Ministers will make the necessary effort to make European Higher Education Institutions an even more attractive and efficient partner. Therefore Ministers ask Higher Education Institutions to increase the role and relevance of research to technological, social and cultural evolution and to the needs of society.

Ministers understand that there are obstacles inhibiting the achievement of these goals and these cannot be resolved by Higher Education Institutions alone.

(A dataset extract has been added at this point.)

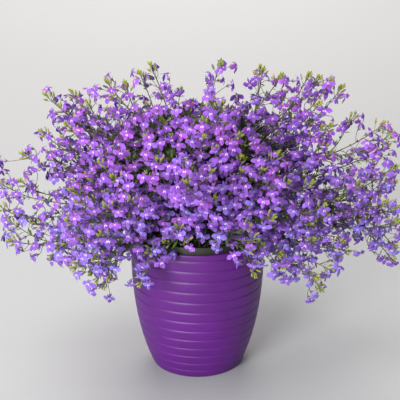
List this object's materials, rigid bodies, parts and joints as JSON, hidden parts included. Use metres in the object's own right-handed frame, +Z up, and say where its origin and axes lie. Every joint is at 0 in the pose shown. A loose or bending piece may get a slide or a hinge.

It requires strong support, including financial and appropriate decisions from national Governments and European Bodies.

Finally, Ministers state that networks at doctoral level should be given support to stimulate the development of excellence and to become one of the hallmarks of the European Higher Education Area.

Further amendments
New members
Ministers consider it necessary to adapt the clause in the Prague Communiqué on applications for membership as follows.
Countries party to the European Cultural Convention shall be eligible for membership of the European Higher Education Area provided that they at the same time declare their willingness to pursue and implement the objectives of the Bologna Process in their own systems of higher education. Their applications should contain information on how they will implement the principles and objectives of the declaration.
Ministers decide to accept the requests for membership of Albania, Andorra, Bosnia and Herzegovina, Holy See, Russia, Serbia and Montenegro, “the Former Yugoslav Republic of Macedonia” and to welcome these states as new members thus expanding the process to 40 European Countries.
Ministers recognize that membership of the Bologna Process implies substantial change and reform for all signatory countries. They agree to support the new signatory countries in those changes and reforms, incorporating them within the mutual discussions and assistance, which the Bologna Process involves.